Household items that can be helpful may also be taken along on a trip. Examples of this are small tool bags, gardening gloves, rope, duct tape, zip ties, and trash bags. Just like people carry a spare tire, think about carrying spare clothes for an unexpected night in your vehicle should you lose your way, fall victim to a flat tire, or run out of gas.
As stated above, we can all learn from the survival stories of others, both the stories with happy endings and those with more somber ends. The reality is that, if we don’t prepare and educate ourselves, even the best cars and sharpest technologies may not save us.

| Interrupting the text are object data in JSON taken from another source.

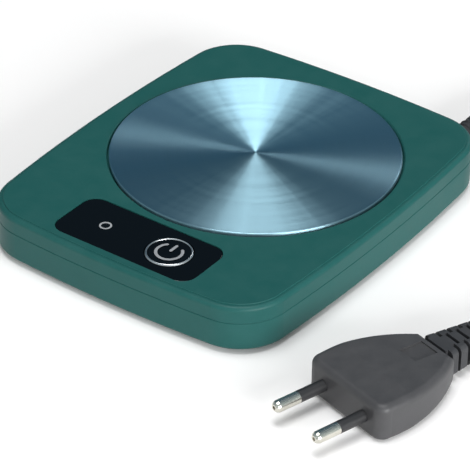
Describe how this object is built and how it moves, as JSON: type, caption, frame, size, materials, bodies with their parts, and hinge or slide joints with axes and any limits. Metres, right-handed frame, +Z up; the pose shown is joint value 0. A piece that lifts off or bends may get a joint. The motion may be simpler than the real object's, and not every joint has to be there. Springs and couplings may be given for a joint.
{
  "type": "electric mug warmer",
  "caption": "Flat electric warmer with a round metal heating plate, gloss control panel with a power key and indicator, and a mains cord with a two-pin plug.",
  "frame": {"origin": "on the table under the middle of the body", "axes": "+Z up, +Y along the body's length away from the control panel towards the wall that the cord leaves, +X to the right when facing the panel"},
  "size_m": [0.2053, 0.2343, 0.0183],
  "materials": {
    "housing": "fine matt texture, deep teal green",
    "plate": "turned aluminium with a fine circular lay, cool blue tint",
    "silicone": "soft silicone",
    "mica": "pressed mica sheet",
    "ceramic_wool": "compressed ceramic fibre",
    "pressed_steel": "bright pressed sheet",
    "zinc_steel": "zinc plated",
    "brass": "bare stamped brass",
    "panel_gloss": "polished black",
    "trim_ring": "bright metal",
    "light_guide": "frosted light guide",
    "board": "green solder mask",
    "component_black": "moulded epoxy",
    "component_yellow": "moulded case",
    "component_tan": "lacquered",
    "fuse_glass": "glass tube with metal caps",
    "terminal_green": "moulded terminal housing",
    "foot_rubber": "soft matt rubber",
    "cord_black": "matt extruded sheath",
    "clamp_nylon": "natural nylon",
    "tie_band": "woven hook and loop band",
    "plug_black": "moulded matt dark grey",
    "nickel": "nickel plated brass",
    "sleeve_black": "moulded insulation",
    "lead_brown": "insulated lead",
    "lead_blue": "insulated lead"
  },
  "bodies": {
    "root": {"base_cover": "housing", "board_screws": "zinc_steel", "clamp_screws": "zinc_steel", "control_board": "board", "control_chip": "component_black", "control_panel": "panel_gloss", "cord_clamp": "clamp_nylon", "cord_coil": "cord_black", "cord_inner": "cord_black", "cord_lead": "cord_black", "cord_tail": "cord_black", "cord_tie": "tie_band", "dropper_resistor": "component_tan", "film_capacitor": "component_yellow", "foot_front_left": "foot_rubber", "foot_front_right": "foot_rubber", "foot_rear_left": "foot_rubber", "foot_rear_right": "foot_rubber", "fuse_clip": "pressed_steel", "heater_element": "mica", "heater_lead_left": "lead_brown", "heater_lead_right": "lead_blue", "heater_pan": "pressed_steel", "heater_tabs": "brass", "heating_plate": "plate", "housing_screws": "zinc_steel", "indicator_lamp": "light_guide", "insulation_pad": "ceramic_wool", "key_switch": "component_black", "light_core": "panel_gloss", "light_ring": "light_guide", "mains_fuse": "fuse_glass", "mains_lead_live": "lead_brown", "mains_lead_neutral": "lead_blue", "pin_sleeve_left": "sleeve_black", "pin_sleeve_right": "sleeve_black", "plate_seal": "silicone", "plug_body": "plug_black", "plug_pin_left": "nickel", "plug_pin_right": "nickel", "plug_relief": "cord_black", "sensor_clip": "pressed_steel", "strain_relief": "cord_black", "stud_nuts": "zinc_steel", "terminal_block": "terminal_green", "thermal_fuse": "component_black", "thermistor": "component_black", "top_housing": "housing", "triac": "component_black"},
    "power_key": {"power_button": "panel_gloss", "button_ring": "trim_ring", "switch_plunger": "component_black"}
  },
  "joints": [
    {"name": "power_key_press", "type": "slide", "parent": "root", "child": "power_key", "axis": [0, 0, -1], "range_m": [0, 0.0006], "stiffness_N_per_m": 1500}
  ]
}
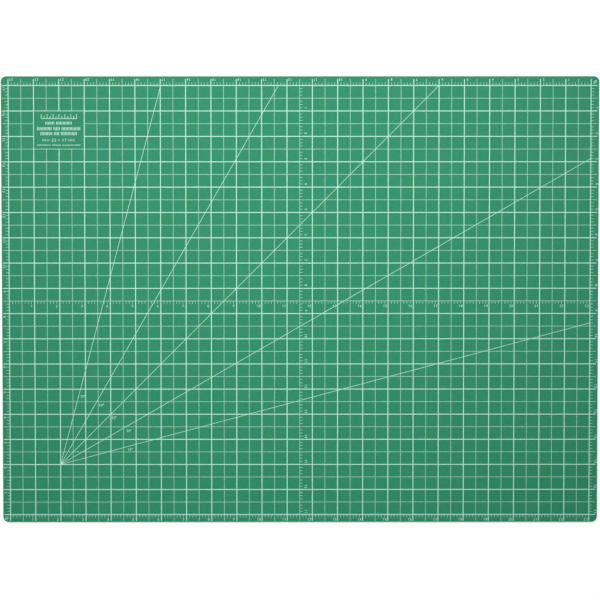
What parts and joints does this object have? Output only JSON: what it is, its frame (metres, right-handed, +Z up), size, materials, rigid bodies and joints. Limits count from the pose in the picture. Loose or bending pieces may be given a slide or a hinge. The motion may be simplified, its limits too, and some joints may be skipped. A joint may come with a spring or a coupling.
{
  "type": "cutting mat",
  "caption": "Large self-healing cutting mat: rounded laminated sheet with a printed inch grid, edge scales, centre rulers and angle guides.",
  "frame": {"origin": "middle of the underside, on the surface that the mat lies on", "axes": "+X along the long side, to the right as the lower edge scale is read; +Y along the short side, to the top edge; +Z up out of the printed face"},
  "size_m": [0.6, 0.449, 0.003],
  "materials": {
    "green_pvc": "soft PVC with a fine pebbled matte surface that closes over cuts",
    "stop_film": "hard PVC film, seen only as a hairline on the cut edge",
    "core_pvc": "dark resilient PVC, seen only on the cut edge",
    "print_ink": "pale mint white screen ink, matte and slightly raised"
  },
  "bodies": {
    "root": {"top_healing_sheet": "green_pvc", "upper_stop_film": "stop_film", "core_sheet": "core_pvc", "lower_stop_film": "stop_film", "bottom_healing_sheet": "green_pvc", "inch_grid_lines": "print_ink", "half_inch_lines": "print_ink", "bottom_edge_ticks": "print_ink", "top_edge_ticks": "print_ink", "left_edge_ticks": "print_ink", "right_edge_ticks": "print_ink", "bottom_edge_numerals": "print_ink", "top_edge_numerals": "print_ink", "left_edge_numerals": "print_ink", "right_edge_numerals": "print_ink", "centre_ruler_ticks_across": "print_ink", "centre_ruler_ticks_down": "print_ink", "centre_numerals_across": "print_ink", "centre_numerals_down": "print_ink", "angle_guide_lines": "print_ink", "angle_labels": "print_ink", "label_frame": "print_ink", "label_marks": "print_ink"}
  },
  "joints": []
}
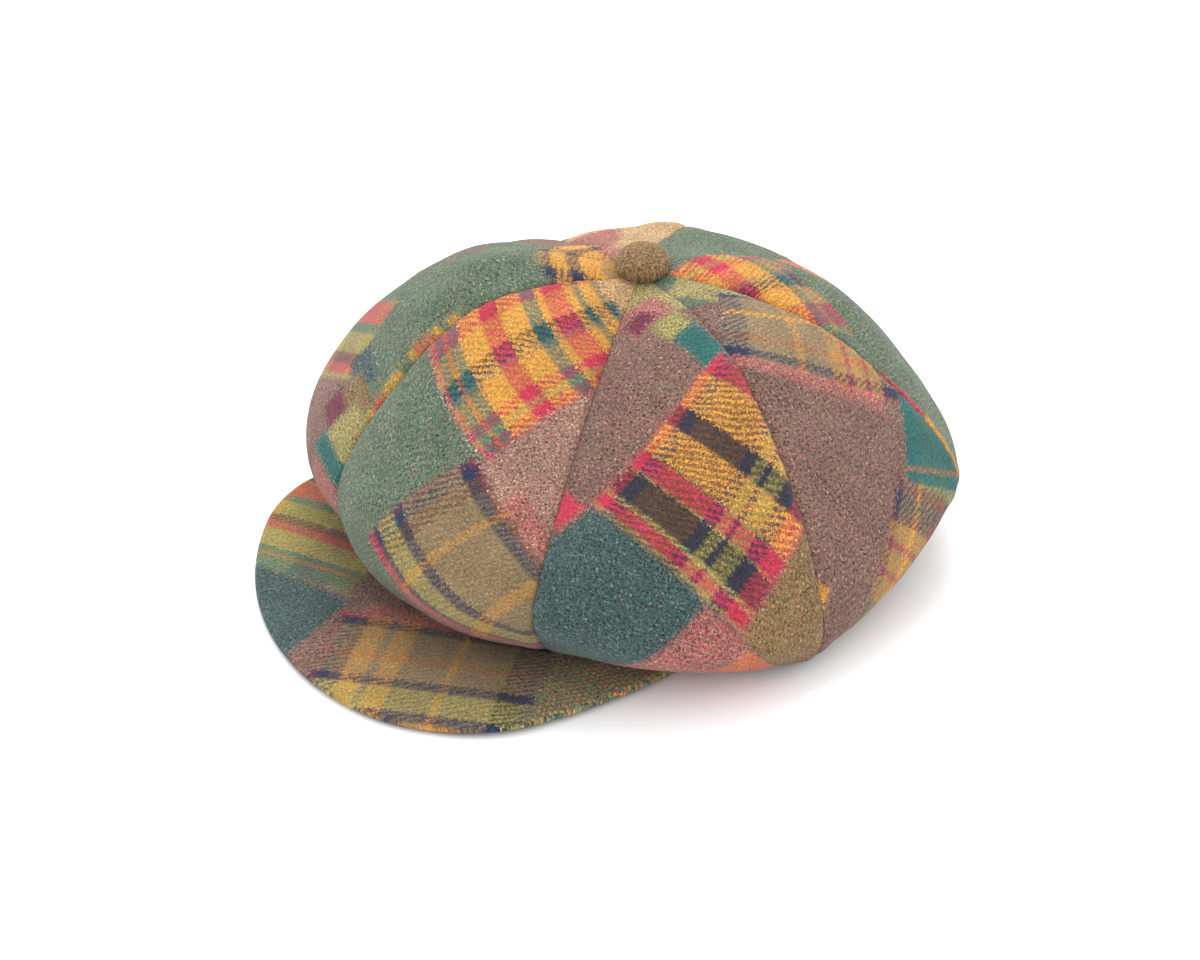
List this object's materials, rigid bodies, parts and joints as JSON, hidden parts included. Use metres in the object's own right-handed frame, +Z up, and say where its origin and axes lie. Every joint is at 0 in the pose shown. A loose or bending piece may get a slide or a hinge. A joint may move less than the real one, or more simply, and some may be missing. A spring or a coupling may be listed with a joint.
{
  "type": "newsboy cap",
  "caption": "Soft wool newsboy cap in patchwork tartan: a full gored crown over a headband, with a cloth-covered peak and a covered top button.",
  "frame": {"origin": "on the table, under the middle of the whole cap's box", "axes": "-Y out over the peak (the front), +X to the wearer's left, +Z up through the crown"},
  "size_m": [0.2839, 0.3233, 0.1291],
  "materials": {
    "crown_wool": "brushed wool twill in a patchwork of tartan blocks: green heather, mauve-brown heather, olive brown, and gold, red and navy check",
    "headband_wool": "brushed wool twill, olive brown",
    "peak_wool": "brushed wool twill over a stiff board, in the crown's tartan",
    "button_wool": "brushed wool, olive brown heather"
  },
  "bodies": {
    "root": {"crown_panel_front": "crown_wool", "crown_panel_front_left": "crown_wool", "crown_panel_left": "crown_wool", "crown_panel_back_left": "crown_wool", "crown_panel_back": "crown_wool", "crown_panel_back_right": "crown_wool", "crown_panel_right": "crown_wool", "crown_panel_front_right": "crown_wool", "headband": "headband_wool", "peak": "peak_wool", "top_button": "button_wool"}
  },
  "joints": []
}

The tragedy of James Kim and his family made them the subject of headlines in December 2006. While driving, the Kims missed a turnoff and picked a secondary route that traversed a remote wilderness area of southwestern Oregon. Lost and eventually immobilized by heavy snowfall, James Kim was found dead days after he left his vehicle and attempted to walk to the nearest town. And it had all started with a simple mistake.
More recently, a survival story with a positive outcome has been in the news. A 56-year-old Canadian woman, Rita Chretien, survived seven weeks in the remote high desert of northeast Nevada by drinking melted snow, rationing the small amount of food she had and staying with her vehicle. And one other important factor, to quote attending physician Dr. James Westberry: “She obviously had the mindset of survival.” Mindset–don’t underestimate it. Cultivate it.
Get out there in the dirt. Hike with friends, read, prepare and practice your skills. Do everything you can so that if an event unfolds that is out of your control, you will be better prepared and have additional knowledge of what to do next.
Remember the Boy Scout motto: “Be Prepared!” Don’t be a victim.